What is Parliamentary procedure?

Parliamentary procedure derives from Robert’s Rules of Order and is the basis for maintaining order at Model United Nations simulations and conferences. While there is a standard order for parliamentary procedure, there may be different variations depending on the conference. All conferences should release personalized guides if their parliamentary procedure differs from the one below. 

OPENING DEBATE: GETTING STARTED 

At the designated start time for the committee session or when one third of the delegates are present in the room, a motion to open debate is in order. The chair will usually begin with a logistical briefing and conference announcements before asking if there are any points or motions on the floor. At this time, a delegate may motion to open debate. The motion to debate is automatically accepted and does not need to be voted on. 

              “(COUNTRY NAME) MOVES TO OPEN DEBATE.” 

Once debate has been opened, the chair will take roll call. When called on by the chair, delegates will have the option to say present or present and voting. When a delegate is present, it allows the delegate to abstain when voting on amendments and draft resolutions, whereas being present and voting requires the delegate to vote either yes or no on all amendments and draft resolutions. Present and present and voting only pertain to voting procedures, procedural matters require every delegate to vote. 

              “THANK YOU, HONORABLE CHAIR, (COUNTRY NAME) IS PRESENT.” 

              “THANK YOU, HONORABLE CHAIR, (COUNTRY NAME) IS PRESENT AND VOTING.” 

Following roll call, the chair will establish quorum. Quorum is the required number of delegates to be present to present motions and debate, the standard for quorum is one third of the committee. In addition to setting quorum, the chair will establish simple majority and super majority. Simple majority is fifty percent of the delegates present plus one and it is the number of delegates necessary to pass procedural matters. Super majority is two thirds of the delegates present and is required to close debate, pass unfriendly amendments, and pass draft resolutions. 

Speaker's List

Following roll call, the next motion that is in order is the motion to open the speaker’s list. The speaker’s list is formal debate conducted by the chair, delegates are selected in advance by raising their placard. Before the agenda has been set, the speaker’s list offers delegates a chance to speak in favor of a specific topic and express their interest in working with the committee. 

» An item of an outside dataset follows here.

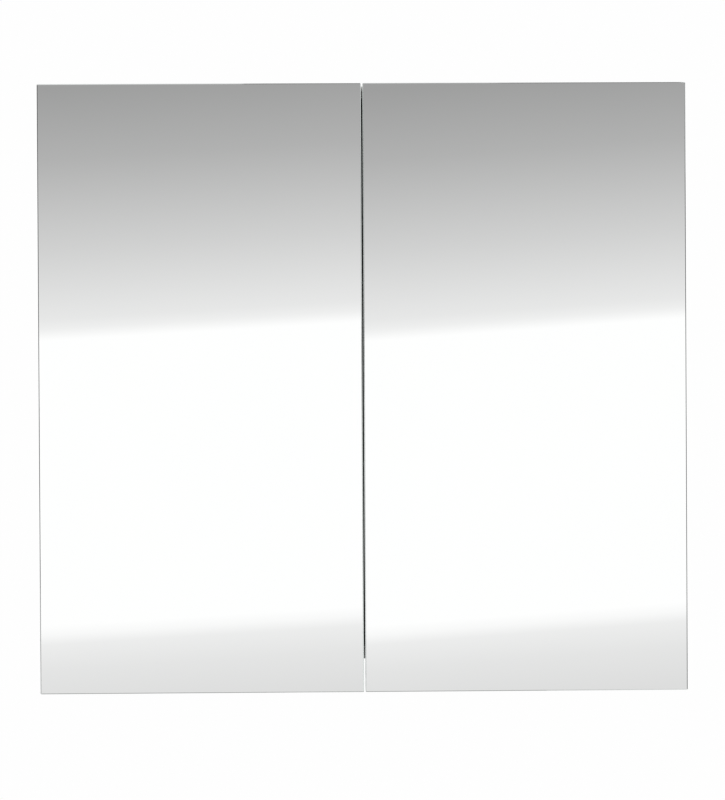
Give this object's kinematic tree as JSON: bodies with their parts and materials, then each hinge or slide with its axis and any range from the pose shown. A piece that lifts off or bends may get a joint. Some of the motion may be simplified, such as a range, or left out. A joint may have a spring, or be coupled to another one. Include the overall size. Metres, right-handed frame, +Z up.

                      “(COUNTRY NAME) MOVES TO OPEN THE SPEAKER’S LIST WITH A SPEAKING TIME OF X” 

The length of the speaking time can be set at any length; however, the average speaking time is 45 seconds to a minute. When a delegate is finished with their speech and if time remains, the delegate must yield their remaining time. See the section below for the possible yields. The chair will usually accept six to seven speakers before taking additional points or motions. Once speaker’s list has been open, it will remain open for the duration of the simulation/conference and delegates may be (re)added by sending a note to the dais. The speaker’s list is returned to if all motions on the table fail. 

YIELDS 

Yields are only used during speaker’s list if the delegate has additional time remaining at the end of their speech. There are three options for yielding additional time: 

  •  The most common yield is yielding the additional time to the chair. When time is yielded to the chair it is absorbed. 

                      “THANK YOU, (COUNTRY NAME) YIELDS THE TIME TO THE CHAIR.” 

  • Time may also be yielded to questions. The delegate may yield to questions, in which the chair will then select another delegate to ask a question on the speech utilizing the time remaining.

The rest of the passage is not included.